> _What the exercise asks_: Return, unaltered, every line from the beginning of the material below up to and including the one with "toothed cam lever.".

> _Data extract_:

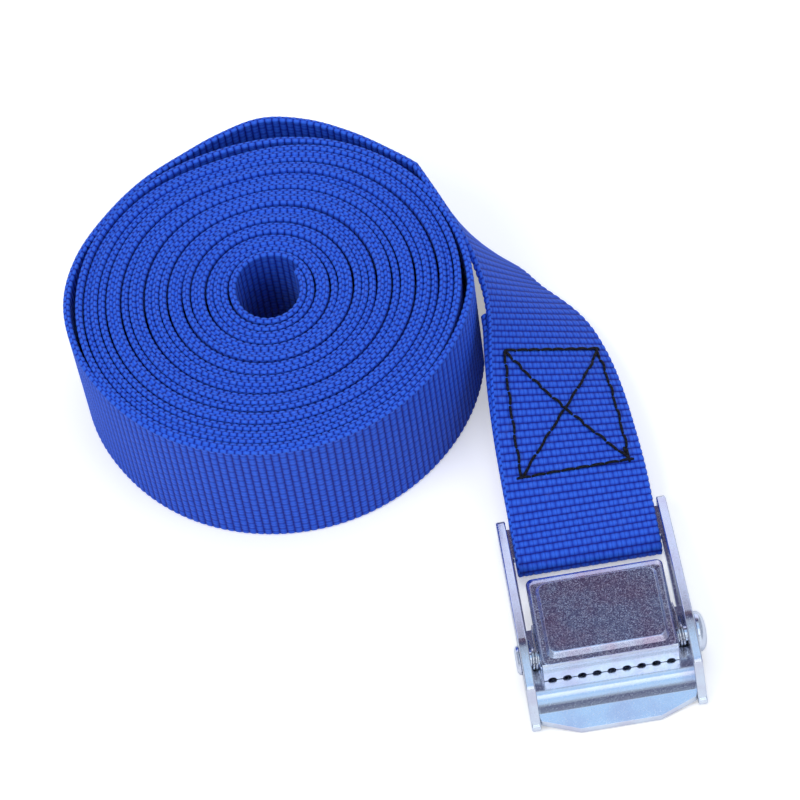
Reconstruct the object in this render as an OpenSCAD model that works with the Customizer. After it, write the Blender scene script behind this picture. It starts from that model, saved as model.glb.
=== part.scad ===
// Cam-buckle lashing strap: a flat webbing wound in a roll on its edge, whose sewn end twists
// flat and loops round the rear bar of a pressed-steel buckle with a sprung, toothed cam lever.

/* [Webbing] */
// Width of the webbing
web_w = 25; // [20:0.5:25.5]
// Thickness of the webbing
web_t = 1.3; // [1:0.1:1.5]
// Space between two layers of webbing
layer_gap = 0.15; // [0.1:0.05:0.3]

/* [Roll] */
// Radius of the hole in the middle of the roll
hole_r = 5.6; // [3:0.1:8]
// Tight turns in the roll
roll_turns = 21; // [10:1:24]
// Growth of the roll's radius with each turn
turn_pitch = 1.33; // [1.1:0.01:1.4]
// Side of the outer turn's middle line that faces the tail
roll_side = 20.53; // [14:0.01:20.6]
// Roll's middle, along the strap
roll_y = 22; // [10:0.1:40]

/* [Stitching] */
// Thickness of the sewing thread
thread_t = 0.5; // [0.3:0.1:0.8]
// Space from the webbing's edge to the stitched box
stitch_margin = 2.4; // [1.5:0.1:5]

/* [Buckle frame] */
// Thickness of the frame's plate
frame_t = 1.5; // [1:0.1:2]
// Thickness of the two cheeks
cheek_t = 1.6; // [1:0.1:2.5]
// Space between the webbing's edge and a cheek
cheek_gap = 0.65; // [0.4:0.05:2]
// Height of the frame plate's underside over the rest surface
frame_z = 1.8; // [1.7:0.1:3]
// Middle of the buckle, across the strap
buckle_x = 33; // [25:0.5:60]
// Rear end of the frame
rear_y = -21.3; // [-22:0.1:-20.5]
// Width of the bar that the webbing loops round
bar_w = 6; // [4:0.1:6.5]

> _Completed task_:
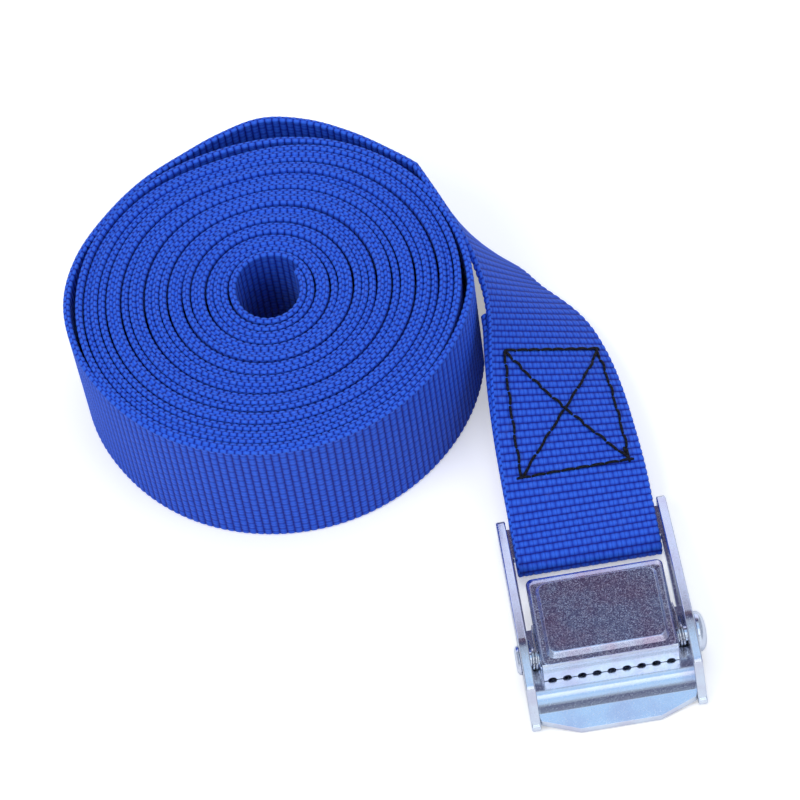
Reconstruct the object in this render as an OpenSCAD model that works with the Customizer. After it, write the Blender scene script behind this picture. It starts from that model, saved as model.glb.
=== part.scad ===
// Cam-buckle lashing strap: a flat webbing wound in a roll on its edge, whose sewn end twists
// flat and loops round the rear bar of a pressed-steel buckle with a sprung, toothed cam lever.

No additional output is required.